**CAD and scene scripts:**
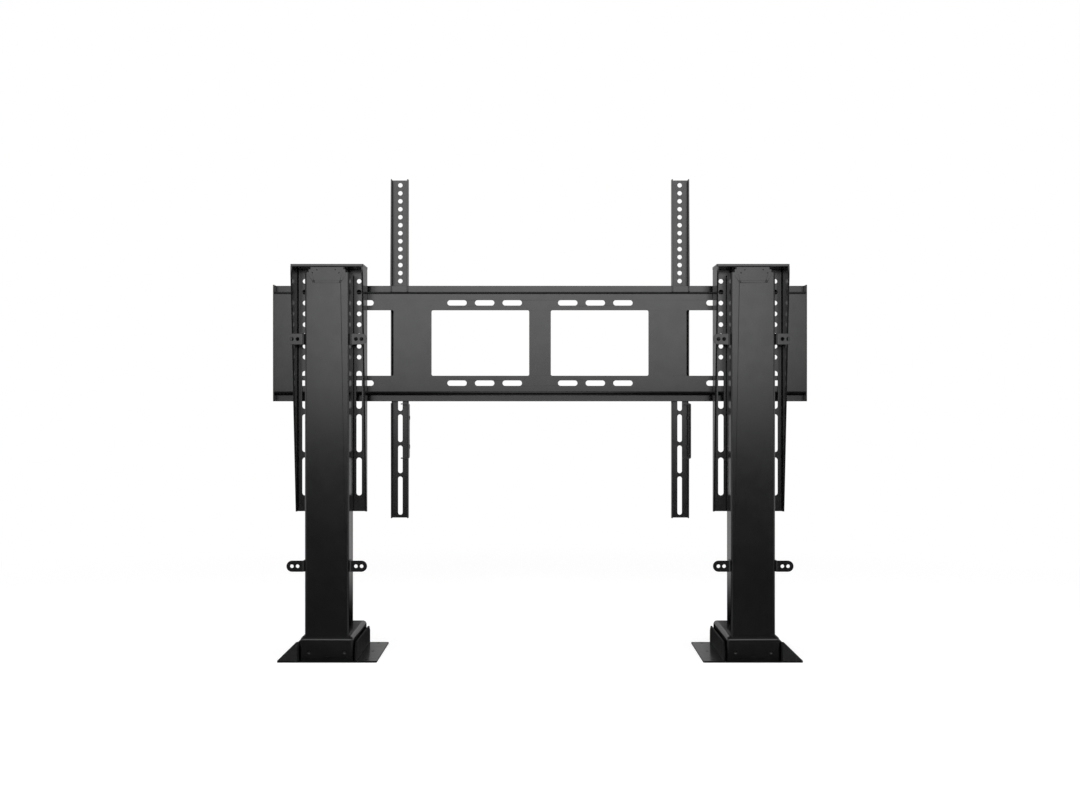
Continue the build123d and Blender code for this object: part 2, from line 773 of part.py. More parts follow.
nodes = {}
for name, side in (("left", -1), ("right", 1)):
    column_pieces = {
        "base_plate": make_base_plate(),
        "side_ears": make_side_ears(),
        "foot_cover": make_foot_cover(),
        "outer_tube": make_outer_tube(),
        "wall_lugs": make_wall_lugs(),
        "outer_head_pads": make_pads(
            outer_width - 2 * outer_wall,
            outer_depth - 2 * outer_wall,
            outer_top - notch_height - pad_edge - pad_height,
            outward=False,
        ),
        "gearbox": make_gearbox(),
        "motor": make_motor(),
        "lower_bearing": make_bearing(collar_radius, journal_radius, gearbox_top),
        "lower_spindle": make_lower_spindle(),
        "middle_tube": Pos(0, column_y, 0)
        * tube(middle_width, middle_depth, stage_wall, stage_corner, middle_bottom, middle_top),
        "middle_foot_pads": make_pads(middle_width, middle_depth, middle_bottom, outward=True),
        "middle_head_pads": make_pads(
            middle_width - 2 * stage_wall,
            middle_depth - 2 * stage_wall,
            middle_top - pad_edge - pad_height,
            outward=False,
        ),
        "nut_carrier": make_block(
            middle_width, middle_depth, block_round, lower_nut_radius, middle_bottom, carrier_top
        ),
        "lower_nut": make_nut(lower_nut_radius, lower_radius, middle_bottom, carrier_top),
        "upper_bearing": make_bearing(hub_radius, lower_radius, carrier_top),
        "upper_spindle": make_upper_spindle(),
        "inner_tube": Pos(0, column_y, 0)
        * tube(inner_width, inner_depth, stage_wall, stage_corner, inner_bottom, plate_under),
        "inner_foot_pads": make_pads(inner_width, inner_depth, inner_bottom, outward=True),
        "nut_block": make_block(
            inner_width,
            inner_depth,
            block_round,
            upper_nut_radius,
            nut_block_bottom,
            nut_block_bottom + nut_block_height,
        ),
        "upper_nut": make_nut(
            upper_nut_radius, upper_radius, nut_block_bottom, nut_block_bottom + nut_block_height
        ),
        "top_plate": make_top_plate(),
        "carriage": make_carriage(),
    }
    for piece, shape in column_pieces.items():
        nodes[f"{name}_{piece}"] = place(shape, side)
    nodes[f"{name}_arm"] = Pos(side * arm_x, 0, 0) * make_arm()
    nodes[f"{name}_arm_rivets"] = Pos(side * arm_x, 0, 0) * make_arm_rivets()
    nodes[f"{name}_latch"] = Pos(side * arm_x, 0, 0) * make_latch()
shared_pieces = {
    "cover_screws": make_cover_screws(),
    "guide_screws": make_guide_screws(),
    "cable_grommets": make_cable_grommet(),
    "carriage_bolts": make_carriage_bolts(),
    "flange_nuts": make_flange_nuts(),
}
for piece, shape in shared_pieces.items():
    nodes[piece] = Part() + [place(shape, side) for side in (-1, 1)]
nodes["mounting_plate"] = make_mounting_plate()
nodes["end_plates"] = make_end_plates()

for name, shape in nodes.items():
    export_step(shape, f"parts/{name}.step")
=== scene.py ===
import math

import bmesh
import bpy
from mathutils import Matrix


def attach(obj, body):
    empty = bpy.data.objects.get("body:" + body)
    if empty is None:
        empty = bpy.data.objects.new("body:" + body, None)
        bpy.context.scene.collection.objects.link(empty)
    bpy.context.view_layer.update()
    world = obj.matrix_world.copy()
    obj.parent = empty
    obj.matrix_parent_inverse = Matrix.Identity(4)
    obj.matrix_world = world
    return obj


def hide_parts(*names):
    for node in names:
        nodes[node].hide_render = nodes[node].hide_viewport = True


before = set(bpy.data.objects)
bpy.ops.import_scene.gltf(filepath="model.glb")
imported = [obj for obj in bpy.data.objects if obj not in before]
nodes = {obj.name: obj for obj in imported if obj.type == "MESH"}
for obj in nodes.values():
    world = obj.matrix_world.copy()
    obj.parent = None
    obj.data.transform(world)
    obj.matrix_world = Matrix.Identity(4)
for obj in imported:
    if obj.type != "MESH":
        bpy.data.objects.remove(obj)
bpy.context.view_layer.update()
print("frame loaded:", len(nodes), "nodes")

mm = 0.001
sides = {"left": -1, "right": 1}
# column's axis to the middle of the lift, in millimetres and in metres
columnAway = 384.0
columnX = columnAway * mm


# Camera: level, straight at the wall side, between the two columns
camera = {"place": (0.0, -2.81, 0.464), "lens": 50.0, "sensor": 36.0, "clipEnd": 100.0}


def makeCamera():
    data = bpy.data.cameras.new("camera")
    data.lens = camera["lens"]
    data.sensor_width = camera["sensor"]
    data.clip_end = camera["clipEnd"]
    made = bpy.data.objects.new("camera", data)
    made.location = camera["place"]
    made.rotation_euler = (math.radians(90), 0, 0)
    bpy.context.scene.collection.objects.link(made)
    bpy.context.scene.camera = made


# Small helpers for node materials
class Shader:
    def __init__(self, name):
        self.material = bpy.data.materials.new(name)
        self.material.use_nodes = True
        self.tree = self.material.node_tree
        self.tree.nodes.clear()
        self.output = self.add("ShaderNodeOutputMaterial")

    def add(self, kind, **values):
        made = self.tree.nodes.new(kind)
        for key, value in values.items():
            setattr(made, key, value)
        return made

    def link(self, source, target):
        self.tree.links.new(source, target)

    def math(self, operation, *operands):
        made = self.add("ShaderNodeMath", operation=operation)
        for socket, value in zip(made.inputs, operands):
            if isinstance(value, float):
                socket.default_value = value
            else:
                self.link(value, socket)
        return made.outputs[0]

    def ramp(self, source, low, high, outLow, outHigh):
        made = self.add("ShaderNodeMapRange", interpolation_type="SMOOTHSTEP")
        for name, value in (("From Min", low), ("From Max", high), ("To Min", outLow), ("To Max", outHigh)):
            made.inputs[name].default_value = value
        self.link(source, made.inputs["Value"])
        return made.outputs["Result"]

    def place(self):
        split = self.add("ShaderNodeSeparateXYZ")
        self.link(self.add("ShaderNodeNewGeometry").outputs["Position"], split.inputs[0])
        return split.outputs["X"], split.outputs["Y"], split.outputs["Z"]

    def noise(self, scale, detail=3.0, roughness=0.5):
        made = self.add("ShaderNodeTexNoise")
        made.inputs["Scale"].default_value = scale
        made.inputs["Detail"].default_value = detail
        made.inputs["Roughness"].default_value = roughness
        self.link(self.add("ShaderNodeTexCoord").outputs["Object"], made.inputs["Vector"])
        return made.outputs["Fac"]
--
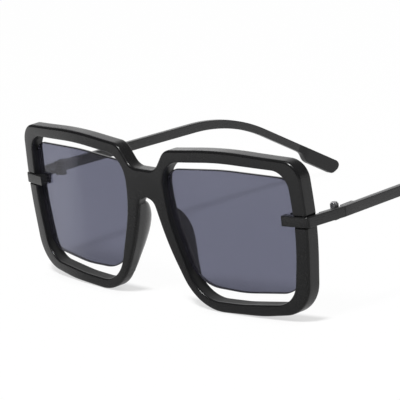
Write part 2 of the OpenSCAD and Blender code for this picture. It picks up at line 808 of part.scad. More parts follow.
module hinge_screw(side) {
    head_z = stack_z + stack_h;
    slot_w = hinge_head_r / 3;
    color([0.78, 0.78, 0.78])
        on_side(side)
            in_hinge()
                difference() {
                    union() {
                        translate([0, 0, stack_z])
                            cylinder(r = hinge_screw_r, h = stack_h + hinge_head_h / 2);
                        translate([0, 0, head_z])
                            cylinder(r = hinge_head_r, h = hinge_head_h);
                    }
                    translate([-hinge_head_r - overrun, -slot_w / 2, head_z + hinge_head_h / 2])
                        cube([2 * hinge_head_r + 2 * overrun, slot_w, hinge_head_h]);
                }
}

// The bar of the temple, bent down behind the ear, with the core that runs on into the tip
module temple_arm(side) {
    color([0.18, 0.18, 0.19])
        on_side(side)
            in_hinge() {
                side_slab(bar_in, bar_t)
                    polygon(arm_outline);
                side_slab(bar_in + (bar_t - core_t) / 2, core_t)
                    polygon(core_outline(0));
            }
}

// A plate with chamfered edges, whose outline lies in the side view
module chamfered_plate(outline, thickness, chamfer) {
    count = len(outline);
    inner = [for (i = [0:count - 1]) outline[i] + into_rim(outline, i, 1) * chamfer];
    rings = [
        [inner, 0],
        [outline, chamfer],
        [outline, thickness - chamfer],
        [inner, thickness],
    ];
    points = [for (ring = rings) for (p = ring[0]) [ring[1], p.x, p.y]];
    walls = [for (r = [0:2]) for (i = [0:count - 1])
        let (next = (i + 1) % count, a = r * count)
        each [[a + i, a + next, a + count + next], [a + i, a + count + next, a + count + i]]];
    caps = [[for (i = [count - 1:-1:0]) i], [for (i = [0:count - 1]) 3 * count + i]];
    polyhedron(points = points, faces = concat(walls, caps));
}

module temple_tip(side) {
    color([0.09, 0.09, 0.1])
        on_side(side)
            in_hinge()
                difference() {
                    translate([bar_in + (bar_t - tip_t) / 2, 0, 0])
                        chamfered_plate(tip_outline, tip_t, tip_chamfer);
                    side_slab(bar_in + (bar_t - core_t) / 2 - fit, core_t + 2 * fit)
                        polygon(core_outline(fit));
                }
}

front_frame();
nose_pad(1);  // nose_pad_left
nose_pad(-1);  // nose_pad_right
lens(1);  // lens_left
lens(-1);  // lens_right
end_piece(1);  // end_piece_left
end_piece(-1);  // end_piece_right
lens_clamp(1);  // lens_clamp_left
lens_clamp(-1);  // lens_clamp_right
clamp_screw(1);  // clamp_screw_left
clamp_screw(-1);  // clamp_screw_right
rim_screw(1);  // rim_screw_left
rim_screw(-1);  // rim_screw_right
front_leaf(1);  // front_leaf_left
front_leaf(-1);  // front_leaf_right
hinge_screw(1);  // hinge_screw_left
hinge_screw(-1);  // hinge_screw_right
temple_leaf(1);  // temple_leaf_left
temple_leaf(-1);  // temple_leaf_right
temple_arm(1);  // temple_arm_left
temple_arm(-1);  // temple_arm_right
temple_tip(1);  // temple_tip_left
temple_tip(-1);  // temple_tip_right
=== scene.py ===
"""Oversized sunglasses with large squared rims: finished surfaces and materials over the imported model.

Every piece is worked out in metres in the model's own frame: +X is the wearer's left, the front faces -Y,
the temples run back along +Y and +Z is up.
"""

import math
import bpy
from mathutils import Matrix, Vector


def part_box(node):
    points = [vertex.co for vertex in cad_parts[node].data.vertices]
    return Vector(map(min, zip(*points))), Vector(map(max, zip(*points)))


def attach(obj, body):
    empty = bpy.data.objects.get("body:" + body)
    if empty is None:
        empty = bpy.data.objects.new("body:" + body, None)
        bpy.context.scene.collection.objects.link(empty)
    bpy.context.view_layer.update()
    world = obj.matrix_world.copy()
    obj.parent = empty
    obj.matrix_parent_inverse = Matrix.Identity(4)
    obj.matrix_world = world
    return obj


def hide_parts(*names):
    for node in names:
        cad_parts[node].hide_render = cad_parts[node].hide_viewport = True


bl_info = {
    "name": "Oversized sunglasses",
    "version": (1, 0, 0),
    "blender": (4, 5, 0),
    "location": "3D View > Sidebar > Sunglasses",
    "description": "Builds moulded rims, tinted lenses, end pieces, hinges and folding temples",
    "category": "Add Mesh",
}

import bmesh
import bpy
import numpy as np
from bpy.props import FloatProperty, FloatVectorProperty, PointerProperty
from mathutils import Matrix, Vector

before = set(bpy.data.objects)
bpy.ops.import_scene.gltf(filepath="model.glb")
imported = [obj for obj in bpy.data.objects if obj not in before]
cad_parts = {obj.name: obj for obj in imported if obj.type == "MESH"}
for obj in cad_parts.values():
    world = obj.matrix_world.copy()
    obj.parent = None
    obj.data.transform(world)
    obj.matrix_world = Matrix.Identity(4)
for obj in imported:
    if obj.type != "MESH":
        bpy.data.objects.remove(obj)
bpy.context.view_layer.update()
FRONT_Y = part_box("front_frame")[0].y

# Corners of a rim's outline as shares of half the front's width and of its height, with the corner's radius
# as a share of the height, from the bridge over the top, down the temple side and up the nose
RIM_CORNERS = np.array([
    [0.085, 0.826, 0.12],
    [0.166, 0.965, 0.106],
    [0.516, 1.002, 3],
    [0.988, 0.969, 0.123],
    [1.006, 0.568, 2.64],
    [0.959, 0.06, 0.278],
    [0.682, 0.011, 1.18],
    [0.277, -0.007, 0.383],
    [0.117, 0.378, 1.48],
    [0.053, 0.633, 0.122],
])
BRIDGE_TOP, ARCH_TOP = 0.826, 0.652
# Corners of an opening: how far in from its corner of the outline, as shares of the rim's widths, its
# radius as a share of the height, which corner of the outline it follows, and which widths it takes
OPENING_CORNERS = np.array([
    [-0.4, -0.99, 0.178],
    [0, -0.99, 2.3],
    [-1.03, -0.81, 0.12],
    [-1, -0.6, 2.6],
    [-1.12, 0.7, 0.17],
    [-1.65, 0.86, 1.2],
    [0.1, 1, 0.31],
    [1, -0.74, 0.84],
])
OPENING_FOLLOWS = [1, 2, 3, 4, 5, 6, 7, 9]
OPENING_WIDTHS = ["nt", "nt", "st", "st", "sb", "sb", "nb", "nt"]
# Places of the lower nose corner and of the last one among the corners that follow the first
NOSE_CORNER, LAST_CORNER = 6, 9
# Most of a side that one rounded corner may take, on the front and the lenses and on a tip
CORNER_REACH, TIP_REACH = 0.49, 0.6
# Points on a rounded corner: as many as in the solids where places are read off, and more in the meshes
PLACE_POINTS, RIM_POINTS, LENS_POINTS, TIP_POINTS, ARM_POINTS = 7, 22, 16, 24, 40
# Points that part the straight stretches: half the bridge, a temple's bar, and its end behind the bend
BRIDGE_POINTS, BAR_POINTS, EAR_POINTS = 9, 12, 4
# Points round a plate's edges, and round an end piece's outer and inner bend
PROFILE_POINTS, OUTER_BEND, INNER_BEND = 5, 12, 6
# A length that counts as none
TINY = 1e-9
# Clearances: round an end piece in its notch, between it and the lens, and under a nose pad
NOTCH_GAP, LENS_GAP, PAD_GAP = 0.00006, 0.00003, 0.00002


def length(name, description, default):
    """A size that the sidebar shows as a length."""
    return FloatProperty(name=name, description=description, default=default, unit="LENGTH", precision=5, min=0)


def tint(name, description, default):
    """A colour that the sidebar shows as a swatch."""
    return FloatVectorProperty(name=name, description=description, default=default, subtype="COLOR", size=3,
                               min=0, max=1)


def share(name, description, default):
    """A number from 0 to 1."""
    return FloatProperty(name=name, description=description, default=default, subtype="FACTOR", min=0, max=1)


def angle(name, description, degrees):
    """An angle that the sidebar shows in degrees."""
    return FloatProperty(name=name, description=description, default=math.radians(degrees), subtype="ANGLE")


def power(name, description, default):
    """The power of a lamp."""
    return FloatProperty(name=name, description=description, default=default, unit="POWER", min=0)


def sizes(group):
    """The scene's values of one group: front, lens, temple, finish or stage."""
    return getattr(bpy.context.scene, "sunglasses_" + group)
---
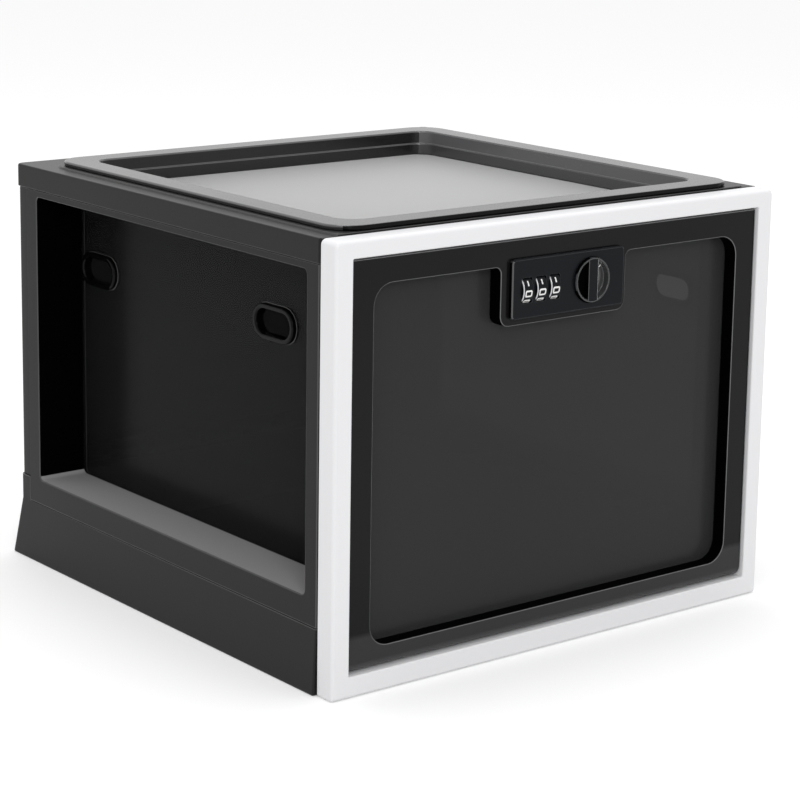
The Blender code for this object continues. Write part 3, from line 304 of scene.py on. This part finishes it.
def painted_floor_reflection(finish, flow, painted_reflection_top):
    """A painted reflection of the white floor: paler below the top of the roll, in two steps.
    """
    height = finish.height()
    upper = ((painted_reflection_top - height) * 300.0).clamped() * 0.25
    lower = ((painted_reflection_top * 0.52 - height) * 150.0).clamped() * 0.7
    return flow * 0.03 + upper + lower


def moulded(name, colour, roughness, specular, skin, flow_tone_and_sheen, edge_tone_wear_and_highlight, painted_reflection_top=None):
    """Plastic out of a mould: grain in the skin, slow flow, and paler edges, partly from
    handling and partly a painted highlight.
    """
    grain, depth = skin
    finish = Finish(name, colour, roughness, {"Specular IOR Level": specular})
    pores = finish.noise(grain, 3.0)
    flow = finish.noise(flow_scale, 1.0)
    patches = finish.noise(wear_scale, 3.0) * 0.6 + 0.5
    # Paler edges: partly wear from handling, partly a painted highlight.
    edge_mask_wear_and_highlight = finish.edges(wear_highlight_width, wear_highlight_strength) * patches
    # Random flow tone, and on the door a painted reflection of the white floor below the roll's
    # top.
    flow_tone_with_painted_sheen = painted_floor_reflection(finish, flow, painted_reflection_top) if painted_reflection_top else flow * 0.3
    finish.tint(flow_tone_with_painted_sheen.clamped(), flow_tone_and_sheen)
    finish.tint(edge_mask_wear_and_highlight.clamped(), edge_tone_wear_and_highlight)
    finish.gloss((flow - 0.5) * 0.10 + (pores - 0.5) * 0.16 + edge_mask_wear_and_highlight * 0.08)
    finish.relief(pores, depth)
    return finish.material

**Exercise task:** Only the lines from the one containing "0) * make_arm()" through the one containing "columnX = columnAway * mm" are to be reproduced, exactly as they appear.

**Response:**
    nodes[f"{name}_arm"] = Pos(side * arm_x, 0, 0) * make_arm()
    nodes[f"{name}_arm_rivets"] = Pos(side * arm_x, 0, 0) * make_arm_rivets()
    nodes[f"{name}_latch"] = Pos(side * arm_x, 0, 0) * make_latch()
shared_pieces = {
    "cover_screws": make_cover_screws(),
    "guide_screws": make_guide_screws(),
    "cable_grommets": make_cable_grommet(),
    "carriage_bolts": make_carriage_bolts(),
    "flange_nuts": make_flange_nuts(),
}
for piece, shape in shared_pieces.items():
    nodes[piece] = Part() + [place(shape, side) for side in (-1, 1)]
nodes["mounting_plate"] = make_mounting_plate()
nodes["end_plates"] = make_end_plates()

for name, shape in nodes.items():
    export_step(shape, f"parts/{name}.step")
=== scene.py ===
import math

import bmesh
import bpy
from mathutils import Matrix


def attach(obj, body):
    empty = bpy.data.objects.get("body:" + body)
    if empty is None:
        empty = bpy.data.objects.new("body:" + body, None)
        bpy.context.scene.collection.objects.link(empty)
    bpy.context.view_layer.update()
    world = obj.matrix_world.copy()
    obj.parent = empty
    obj.matrix_parent_inverse = Matrix.Identity(4)
    obj.matrix_world = world
    return obj


def hide_parts(*names):
    for node in names:
        nodes[node].hide_render = nodes[node].hide_viewport = True


before = set(bpy.data.objects)
bpy.ops.import_scene.gltf(filepath="model.glb")
imported = [obj for obj in bpy.data.objects if obj not in before]
nodes = {obj.name: obj for obj in imported if obj.type == "MESH"}
for obj in nodes.values():
    world = obj.matrix_world.copy()
    obj.parent = None
    obj.data.transform(world)
    obj.matrix_world = Matrix.Identity(4)
for obj in imported:
    if obj.type != "MESH":
        bpy.data.objects.remove(obj)
bpy.context.view_layer.update()
print("frame loaded:", len(nodes), "nodes")

mm = 0.001
sides = {"left": -1, "right": 1}
# column's axis to the middle of the lift, in millimetres and in metres
columnAway = 384.0
columnX = columnAway * mm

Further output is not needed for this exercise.